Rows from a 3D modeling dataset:
****

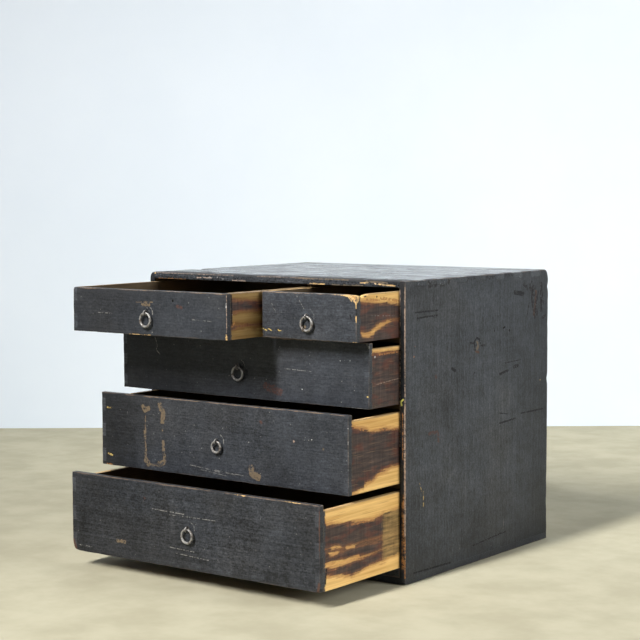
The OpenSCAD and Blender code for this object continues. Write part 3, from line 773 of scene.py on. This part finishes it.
# Marks on each right side, by the distance behind the front's face and the height.
right_side_marks = {
    1: [("chalk", 1.8, (13, 323)), ("chalk", 1.4, (7, 335)), ("grey", 2.0, (2, 348), (70, 348)),
        ("gold", 2.4, (17, 316), (14, 309)), ("dark", 4.0, (11, 345), (12, 312))],
    2: [("hole", 2.2, (40, 344)), ("hole", 2.0, (58, 348)), ("dark", 6.0, (9, 349), (18, 348)),
        ("bare", 5.0, (2, 349), (5, 347)), ("orange", 2.5, (20, 342), (44, 340)),
        ("orange", 3.5, (48, 342), (83, 337)), ("scratch", 0.8, (30, 323), (76, 320))],
    3: [("grey", 0.8, (14, 243), (61, 246)), ("chalk", 2.4, (12, 275)), ("gold", 2.0, (6, 278)),
        ("orange", 2.0, (20, 277), (58, 277))],
    4: [("gold", 2.5, (12, 199), (30, 193)), ("orange", 2.4, (60, 190), (102, 186))],
    5: [("dark", 3.0, (10, 30), (12, 45)), ("orange", 2.0, (60, 88), (104, 86))],
}


def stained_side(paint, n, front_y, arris):
    """A drawer's outer side: bare cedar, dark stain between its bright bands, and lacquer."""
    paint.lay(*cedar(paint, "y", 0.05))
    # On drawer 1 this darkening is painted shade, for the shade of drawer 2's front.
    paint.colour = paint.shade(paint.colour, band_tone_and_shade[n])
    behind = paint.y - front_y
    streak = paint.noise((6, 34, 2.6), 3.0, 0.65)
    coarse = paint.noise((9, 22, 9), 3.0, 0.6)
    height = paint.vary(paint.z, (streak, 9.0), (coarse, 5.0)) + paint.ragged * 3
    inside = None
    for low, high in bright_bands[n]:
        above = height - paint.curve(behind, low) if low else 99.0
        below = paint.curve(behind, high) - height if high else 99.0
        depth = above & below if low else below
        inside = depth if inside is None else inside | depth
    bright = inside.rise(-0.9, 0.9)
    thin = paint.noise((8, 50, 3.0), 3.0, 0.6)
    red = paint.noise((20, 30, 11), 3.0, 0.6)
    upright = paint.noise((9, 2.4, 40), 2.0, 0.6)
    amber = paint.vary(inside.rise(6.0, 0.0) * 0.8, (coarse, 1.2), (thin, 1.0)).rise(0.1, 0.9)
    paint.mark(bright * amber * 0.7, paint.shade((0.36, 0.155, 0.050), band_tone_and_shade[n]))
    stain = paint.mix(thin.rise(0.36, 0.66), (0.032, 0.024, 0.023), (0.060, 0.040, 0.034))
    stain = paint.mix(red.rise(0.46, 0.66) * 0.6, stain, (0.105, 0.032, 0.019))
    stain = paint.mix(inside.rise(-4.5, 0.0) * paint.vary(0.65, (red, 1.2)), stain,
                      (0.21, 0.088, 0.036))
    stain = paint.shade(stain, paint.vary(1.05, (streak, 0.6), (coarse, 1.0), (upright, 1.2)))
    if n in faded:
        golden = paint.shade((0.30, 0.192, 0.074),
                             paint.vary(0.9, (coarse, 1.2), (thin, 2.6), (upright, 0.5)))
        stain = paint.mix((behind + paint.ragged * 14).rise(*faded[n]) * 0.85, stain, golden)
    paint.mark(1 - bright, stain, 0.0, 0.5)
    rubbed = paint.noise((6, 40, 1.3), 2.0, 0.7).rise(0.62, 0.70)
    paint.mark(rubbed * 0.45 * (1 - bright), (0.25, 0.16, 0.09))
    over = paint.vary(behind, (coarse, 8.0)) + paint.ragged * 7
    paint.lay(*lacquer(paint, "x", arris, 0.15),
              over.rise(lacquer_over[n] + 1.2, lacquer_over[n] - 1.2))


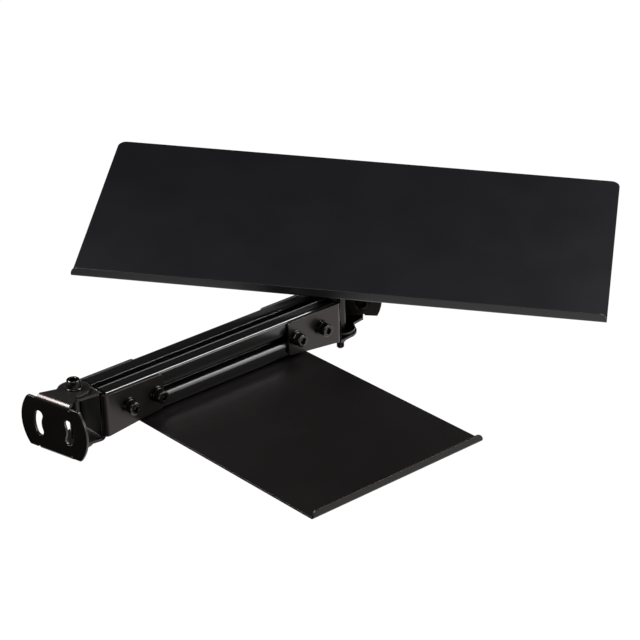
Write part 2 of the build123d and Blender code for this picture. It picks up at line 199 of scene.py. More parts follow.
# Arm: a 40 x 40 mm slotted extrusion, drawn through a die, sawn to length and anodised black. The
# slot's lips slope into its mouth. Its place comes from the two pivots of the frame.
pivots = {joint["name"]: Vector(joint["pos_m"]) for joint in frame["joints"] if "pos_m" in joint}
arm_line = pivots["tray_swivel"] - pivots["rig_swivel"]
arm_turn = math.atan2(arm_line.y, arm_line.x)
arm_frame = Matrix.Translation(pivots["rig_swivel"]) @ Matrix.Rotation(arm_turn, 4, "Z")
pivot_span = arm_line.length
plate = 3 * mm
web_to_pivot = 17.5 * mm
bend_inside = 2.5 * mm
hinge_drop = 3.4 * mm
profile_size = 40 * mm
profile_half = profile_size / 2
profile_start = web_to_pivot + plate + bend_inside
profile_length = pivot_span - 2 * profile_start
profile_frame = arm_frame @ Matrix.Translation((profile_start, 0, hinge_drop))


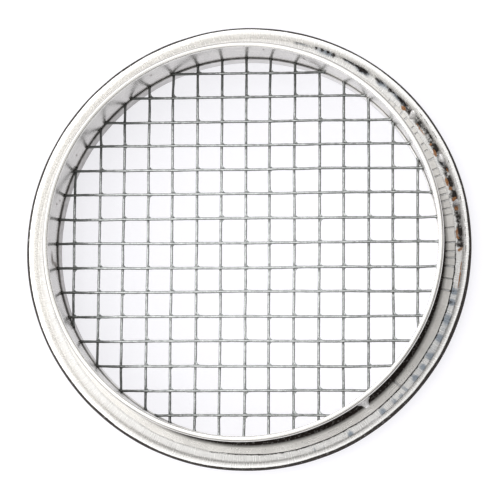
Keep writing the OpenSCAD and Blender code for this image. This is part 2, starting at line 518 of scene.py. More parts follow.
def tabs():
    """Station angles round the foot, the tab that each belongs to, and which gaps are slits."""
    rng = random.Random(TAB_SEED)
    widths = []
    while sum(widths) < 360.0 - TAB_WIDTH[0]:
        widths.append(rng.uniform(*TAB_WIDTH))
    widths = np.array(widths) * 360.0 / sum(widths)
    angles, tab, place, slit = [], [], [], []
    start = 180.0
    for k, width in enumerate(widths):
        lone = abs(start + width - 360.0 - LONE_SLIT) < width / 2
        open_here = rng.random() < 0.97 * float(sector(start + width, *SLIT_SECTOR)) or lone
        gap = rng.uniform(*SLIT_WIDTH) if open_here else 0.02
        for part in TAB_PLACES:
            angles.append(start + (width - gap) * part)
            tab.append(k)
            place.append(part - 0.5)
            slit.append(open_here and part == 1.0)
        start += width
    return np.array(angles), np.array(tab), np.array(place), np.array(slit)


def collar_lines(angles, tab, place):
    """The collar's section at every station, from the foot's cut edge to the end of the hem's curl."""
    rng = np.random.RandomState(TAB_SEED)
    count = tab.max() + 1
    loose = sector(angles, SLIT_SECTOR[0], SLIT_SECTOR[1], 20.0)
    lift = rng.uniform(0.0, 0.14, count) * MM
    tilt = rng.uniform(-0.07, 0.07, count) * MM
    reach = rng.uniform(-0.25, 0.20, count) * MM
    outer = FOOT_OUTER_R + foot_wave(angles) + reach[tab] * (0.10 + 0.90 * loose)
    outer = np.minimum(outer, DISH_CENTRE_R + 0.1 * MM)
    oval = 0.10 * MM * ring_noise(angles, 5, 8) + 0.04 * MM * ring_noise(angles, 17, 9)

    bend = arc(BEND_CENTRE_R, BEND_CENTRE_Z, FOOT_BEND_R, -90, -180, 9)
    wall_r = BORE_R + SHEET / 2
    wall_z = np.linspace(BEND_CENTRE_Z, HEM_Z, WALL_ROWS + 2)[1:-1]
    wall = np.stack([np.full(WALL_ROWS, wall_r), wall_z], axis=1)
    curl = arc(HEM_CENTRE_R, HEM_Z, HEM_R - SHEET / 2, 180, CURL_END, 30)
    fixed = np.concatenate([bend, wall, curl])
    lines = np.zeros((len(angles), FOOT_POINTS + len(fixed), 2))
    lines[:, :FOOT_POINTS, 0] = BEND_CENTRE_R + (outer - BEND_CENTRE_R)[:, None] * FOOT_STEPS
    dent = 0.05 * MM * ring_noise(angles, 61, 6) + 0.04 * MM
    rise = (lift[tab] + tilt[tab] * place * 2) * loose + dent * (1.0 - loose)
    lines[:, :FOOT_POINTS, 1] = FOOT_MID_Z + np.maximum(rise, 0.0)[:, None] * FOOT_STEPS ** 1.5
    lines[:, FOOT_POINTS:] = fixed
    height = smooth_step(lines[:, FOOT_POINTS:, 1], BEND_CENTRE_Z, 0.5 * HEM_Z)
    lines[:, FOOT_POINTS:, 0] += oval[:, None] * height
    return lines


def collar_stain_and_shade(angles, tab, place, slit_edge, loops):
    """Brown, black and dull amounts: marks on the wall, and painted shade in the slits, at the cut edges,
    in the outer corner and on the hem.
    """
    a = angles[:, None]
    r, z = loops[..., 0], loops[..., 1]
    points = loops.shape[1]
    inside = r < BORE_R + 0.4 * SHEET
    brown = np.zeros(loops.shape[:2])
    for angle, height, wide, tall, amount in WALL_MARKS:
        off = np.radians(off_angle(a, angle)) * BORE_R
        brown += amount * hump(off, 0.0, wide * MM) * hump(z, height * MM, tall * MM)
    brown = np.clip(1.3 * brown, 0, 1) * inside
    painted_shade = np.zeros(loops.shape[:2])
    foot = np.minimum(np.arange(points), points - 1 - np.arange(points)) < FOOT_POINTS
    tab_tone = np.random.RandomState(TONE_SEED).uniform(0.0, 0.20, tab.max() + 1)[tab]
    tab_tone = 0.5 * tab_tone * sector(angles, -130.0, 60.0, 50.0)
    brown[:, foot] += (tab_tone + 0.09 * sector(angles, -36.0, 50.0, 30.0))[:, None]
    # Painted shade: near black in the slits between the tabs and along the foot's cut edges.
    painted_shade[:, foot] = 0.85 * (slit_edge * (np.abs(place) > 0.49))[:, None]
    painted_shade[:, [0, points - 1]] = 0.8
    outer_skin = np.broadcast_to(np.arange(points) >= points // 2, painted_shade.shape)
    # Painted shade down the outer wall on one side, strongest near its foot.
    shady = sector(a, *SHADED_SIDE, 36.0)
    wall = outer_skin * (1.0 - smooth_step(r, BEND_CENTRE_R + 0.5 * MM, BEND_CENTRE_R + 1.5 * MM))
    corner = 0.18 + 0.82 * (1.0 - smooth_step(z, 6.5 * MM, 12.0 * MM))
    painted_shade = np.maximum(painted_shade, corner * shady * wall)
    # Painted dark reflections on the hem: a line along its crease and on its outer limb.
    curl = np.degrees(np.arctan2(z - HEM_Z, r - HEM_CENTRE_R))
    on_hem = ~outer_skin & (r > HEM_CENTRE_R - 0.5 * HEM_R) & (z > HEM_Z - 1.2 * HEM_R)
    crease_shade = np.minimum(0.82 + 0.16 * ring_noise(a, 47, 48) + 0.1 * shady, 0.97)
    crease = hump(curl, 54.0, 13.0) * crease_shade
    far_side = sector(a, 30.0, 230.0, 70.0)
    limb = 1.0 - smooth_step(curl - 11.0 * far_side, 2.0, 24.0)
    limb = limb * (0.50 + 0.14 * far_side + 0.45 * shady)
    painted_shade = np.maximum(painted_shade, on_hem * np.maximum(crease, limb))
    dull = (0.33 * inside) * smooth_step(z, BEND_CENTRE_Z - 1.0 * MM, BEND_CENTRE_Z + 1.0 * MM)
    dull = dull * (1.0 - smooth_step(z, HEM_Z - HEM_R, HEM_Z + 0.3 * MM))
    return np.stack([brown, painted_shade, dull], axis=-1)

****

__WORK INSTRUCTIONS__: In the listing above, find the line containing "Write part 2" and the line containing "profile_frame = arm_frame", then repeat those two lines and everything between them exactly.

__EXERCISE RESULT__:
Write part 2 of the build123d and Blender code for this picture. It picks up at line 199 of scene.py. More parts follow.
# Arm: a 40 x 40 mm slotted extrusion, drawn through a die, sawn to length and anodised black. The
# slot's lips slope into its mouth. Its place comes from the two pivots of the frame.
pivots = {joint["name"]: Vector(joint["pos_m"]) for joint in frame["joints"] if "pos_m" in joint}
arm_line = pivots["tray_swivel"] - pivots["rig_swivel"]
arm_turn = math.atan2(arm_line.y, arm_line.x)
arm_frame = Matrix.Translation(pivots["rig_swivel"]) @ Matrix.Rotation(arm_turn, 4, "Z")
pivot_span = arm_line.length
plate = 3 * mm
web_to_pivot = 17.5 * mm
bend_inside = 2.5 * mm
hinge_drop = 3.4 * mm
profile_size = 40 * mm
profile_half = profile_size / 2
profile_start = web_to_pivot + plate + bend_inside
profile_length = pivot_span - 2 * profile_start
profile_frame = arm_frame @ Matrix.Translation((profile_start, 0, hinge_drop))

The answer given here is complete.